When it comes to managing his staff, Stradford’s style is very personal. “Diversity is paramount in this organization,” he says. “We are all diplomats in a sense. I’ve watched the number of African American and other minority engineers skyrocket here; our hiring programs have begun to attract a superb cadre of professionals with no letup in sight.”

Array of opportunities

Marianne Myles. Marianne Myles says it’s the government’s array of opportunities that attracts technical professionals. Myles has worked in the State Department for thirty-two years, and today she directs its office of recruitment, examination and employment.

The department offers both civil service and foreign service opportunities for technical specialists, Myles points out. Civil service techies usually spend their careers at home in the U.S., while “Our foreign-service colleagues work in IT, security engineering, security technology and other specialist areas at more than 265 U.S. embassies and consulates overseas.

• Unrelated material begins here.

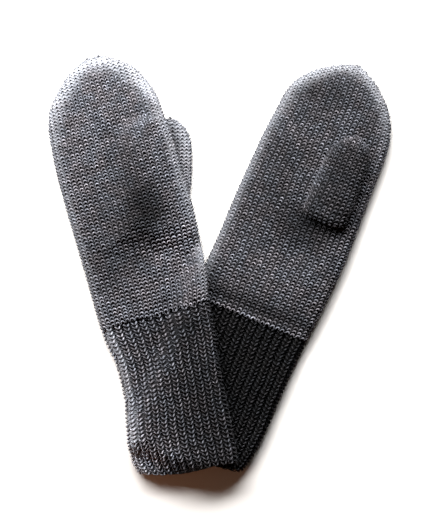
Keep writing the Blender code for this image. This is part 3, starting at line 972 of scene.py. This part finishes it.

“Whether it’s in the U.S. or overseas, our technical professionals help protect America’s technological interests and maintain our systems’ integrity and security. We offer more than just the opportunity to put technical skills to work. We offer a rewarding career that may even influence global change!”

Myles’ group looks for “individuals who possess the right skills and are adaptable, flexible, culturally aware and strategic-thinking problem-solvers.” She believes the government compensation package “is quite comparable with private industry,” and points out that State, for example, offers valuable continuing training and career development programs. Additional benefits accrue in overseas service.

Maintaining diversity is valued now more than ever before, Myles says. “When we refer to diversity, we don’t mean just ethnic or cultural background. We’re also talking skills, experience, education and perspectives.

“We need to represent America in its totality, so we can help to shape a freer, more secure and prosperous world.”